The program’s engineers plan to try and hit a mock IRBM for the first time during the 2017 fiscal year. In 2018, they want to try and test the system in conjunction with a Patriot missile battery. In December 2016, DOT&E said only four of its original 39 recommendations remained unresolved.
Of course, if and when Lockheed works all the kinks out of THAAD, the system will still has significant limitations. For the interceptors to be truly effective, commanders have to position the launchers near potential targets, along likely flight paths, pointed opposite where the warheads might fall. Based on publicly available information, the weapon can only pinpoint and fire at targets in an 120-degree cone and over a finite range. Not just that, but THAAD has not been thoroughly tested or lacks engagement capability against targets that fly extreme apogee flight profiles, a tactic North Korea could use to hit targets in Seoul and military bases not too far south of the DMZ.
Even if the battery is situated properly, that might not be enough. The single THAAD battery in South Korea has just two launchers, each with eight interceptors at the ready. In any realistic future attack scenario, North Korea would launch dozens of missiles or more at targets across the southern portion of the peninsula and potentially beyond, using both road-mobile weapons, and in the not so distant future, even ballistic missiles launched by submarines. Those submarines will also likely voyage outside of THAAD's engagement envelope before launch.

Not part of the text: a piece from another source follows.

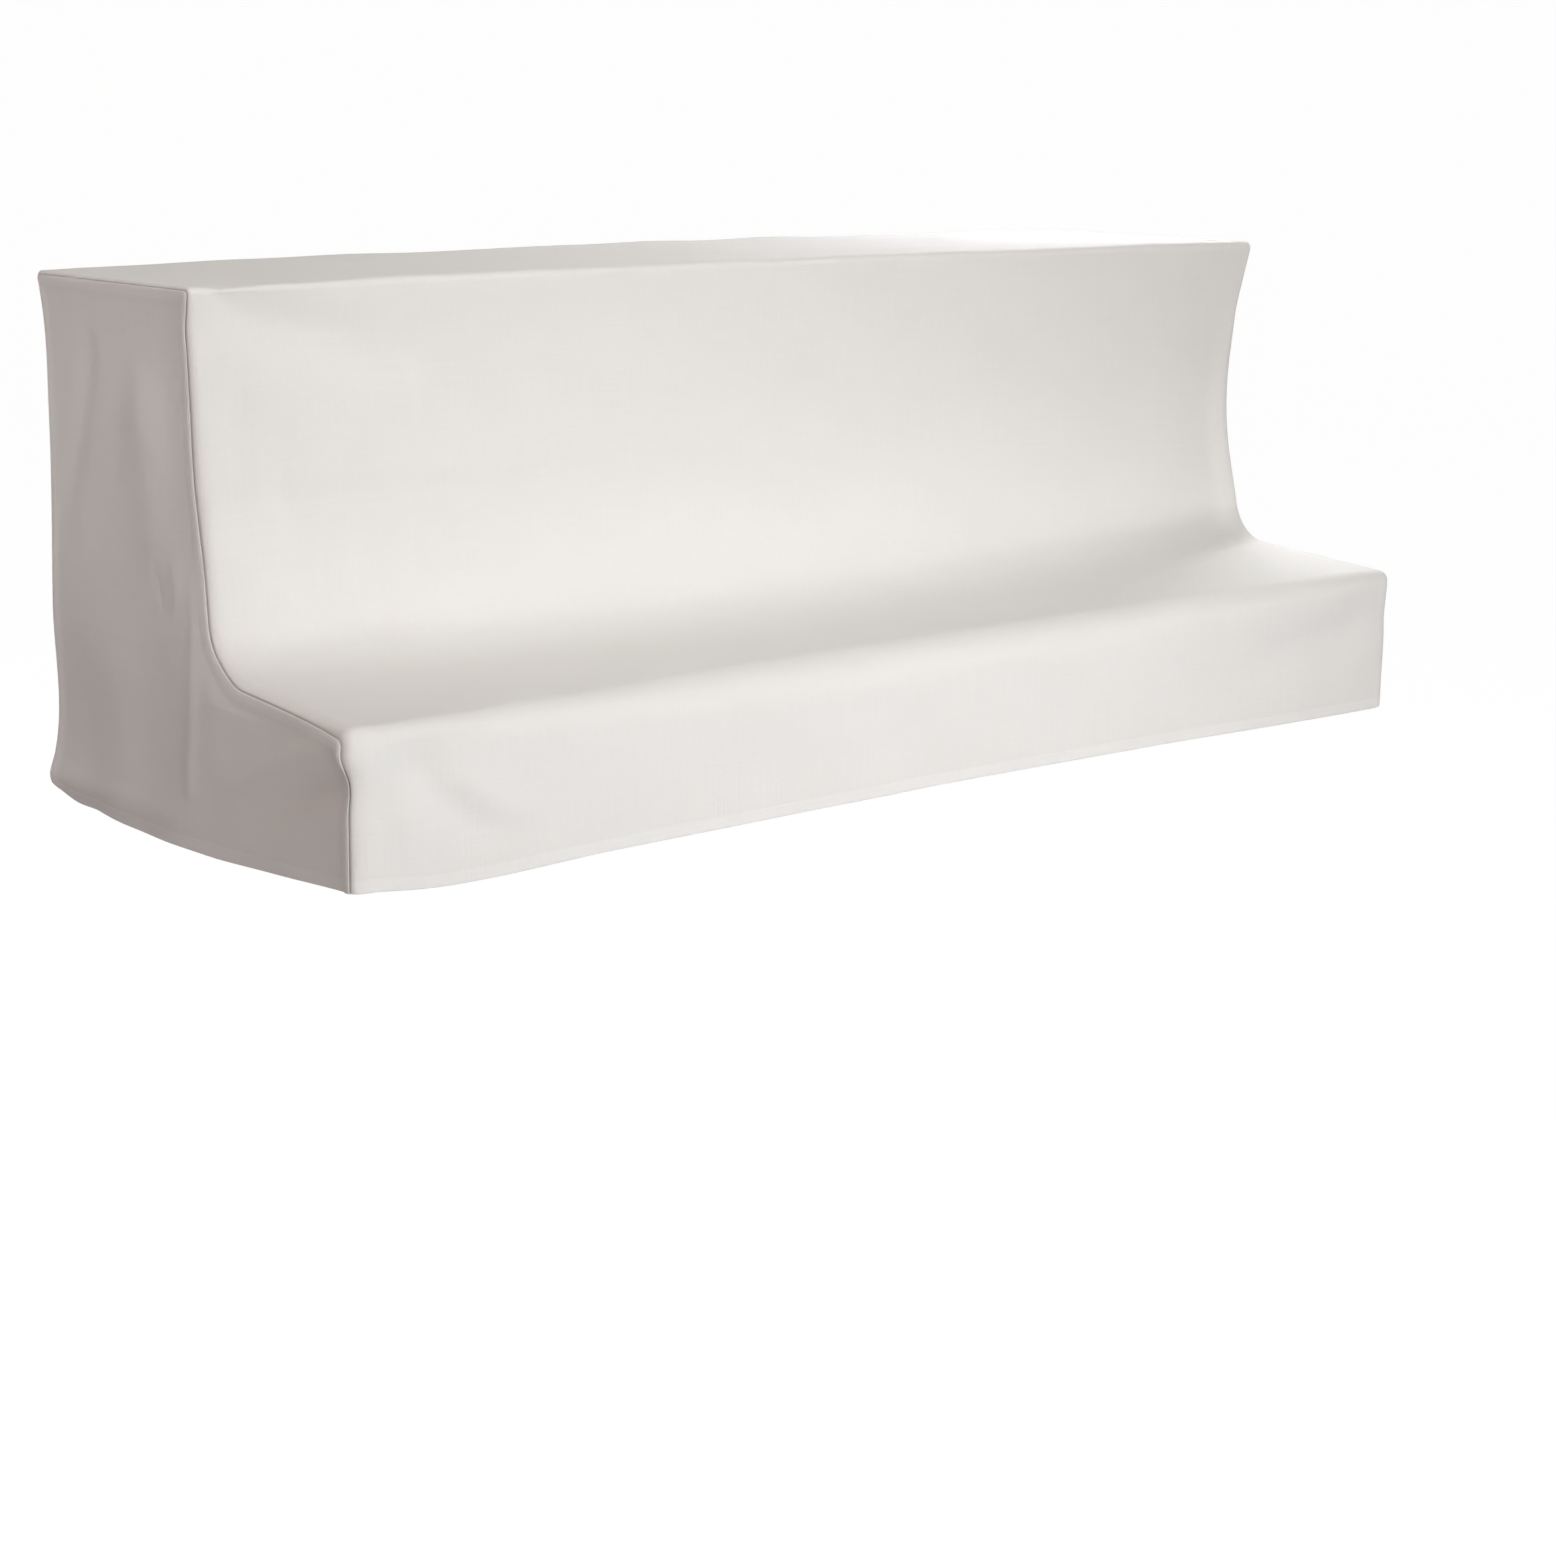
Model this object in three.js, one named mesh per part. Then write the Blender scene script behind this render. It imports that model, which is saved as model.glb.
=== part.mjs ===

Both of these launch methods are very hard to track, often alerting U.S. early warning satellites only as the missiles take flight, leaving little time for missile defenders to reorient themselves towards the threat. American and allied forces would need dozens of launchers and a constantly active constellation of space, surface and ground-based sensors spread across East Asia to have a reasonable chance at not getting overwhelmed by the ensuing barrage.
So far, the Army has never fired a THAAD in anger against a real threat. Hopefully, the troops in South Korea won’t need to respond to an attack before they know exactly what the missiles can do and have them in the right places.